Start
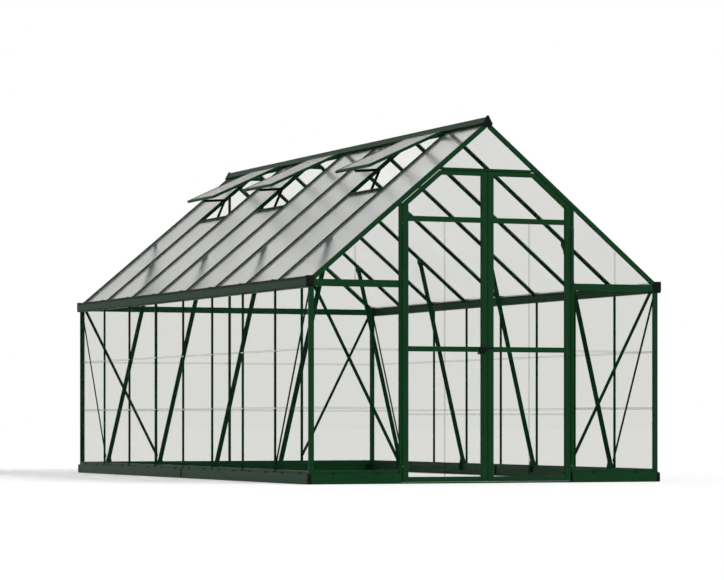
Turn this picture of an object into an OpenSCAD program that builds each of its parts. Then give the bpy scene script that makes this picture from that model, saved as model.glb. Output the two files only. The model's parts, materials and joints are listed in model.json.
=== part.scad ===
// Polycarbonate greenhouse with clear walls, a twin-wall roof, double doors and three roof vents.
// Millimetres. X runs to the right as seen from the doors, Y runs to the back and Z is up.
// The origin is the middle of the ground plan. The doors are at the -Y end, the vents on the -X slope.

/* [Grid] */
// Pitch of the glazing bars, the same along the walls and across the gables
bay = 610; // [570:5:640]
// Number of bays along each side wall
bays_long = 8; // [8:1:10]
// Pitch of the roof in degrees
pitch = 40; // [37:0.5:42]

/* [Heights] */
// Height of the base rails, up to the foot of the walls
base_h = 84; // [78:1:92]
// Height of the walls, up to the underside of the gutters
eave_z = 1238; // [1150:1:1320]
// Rise of the roof surface over the gutter underside, at the wall grid
eave_rise = 60; // [55:1:64]
// Underside of the door header
header_z = 2001; // [1940:1:2010]
// Lower joint between the wall sheets
joint_low = 480; // [380:5:560]
// Upper joint between the wall sheets
joint_high = 850; // [760:5:960]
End
Output the listing above word for word.

◆ TASK OUTPUT ◆
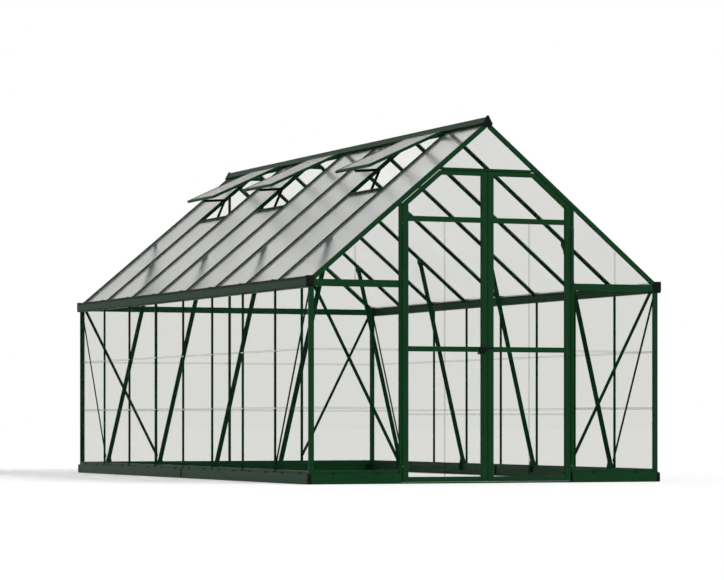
Turn this picture of an object into an OpenSCAD program that builds each of its parts. Then give the bpy scene script that makes this picture from that model, saved as model.glb. Output the two files only. The model's parts, materials and joints are listed in model.json.
=== part.scad ===
// Polycarbonate greenhouse with clear walls, a twin-wall roof, double doors and three roof vents.
// Millimetres. X runs to the right as seen from the doors, Y runs to the back and Z is up.
// The origin is the middle of the ground plan. The doors are at the -Y end, the vents on the -X slope.

/* [Grid] */
// Pitch of the glazing bars, the same along the walls and across the gables
bay = 610; // [570:5:640]
// Number of bays along each side wall
bays_long = 8; // [8:1:10]
// Pitch of the roof in degrees
pitch = 40; // [37:0.5:42]

/* [Heights] */
// Height of the base rails, up to the foot of the walls
base_h = 84; // [78:1:92]
// Height of the walls, up to the underside of the gutters
eave_z = 1238; // [1150:1:1320]
// Rise of the roof surface over the gutter underside, at the wall grid
eave_rise = 60; // [55:1:64]
// Underside of the door header
header_z = 2001; // [1940:1:2010]
// Lower joint between the wall sheets
joint_low = 480; // [380:5:560]
// Upper joint between the wall sheets
joint_high = 850; // [760:5:960]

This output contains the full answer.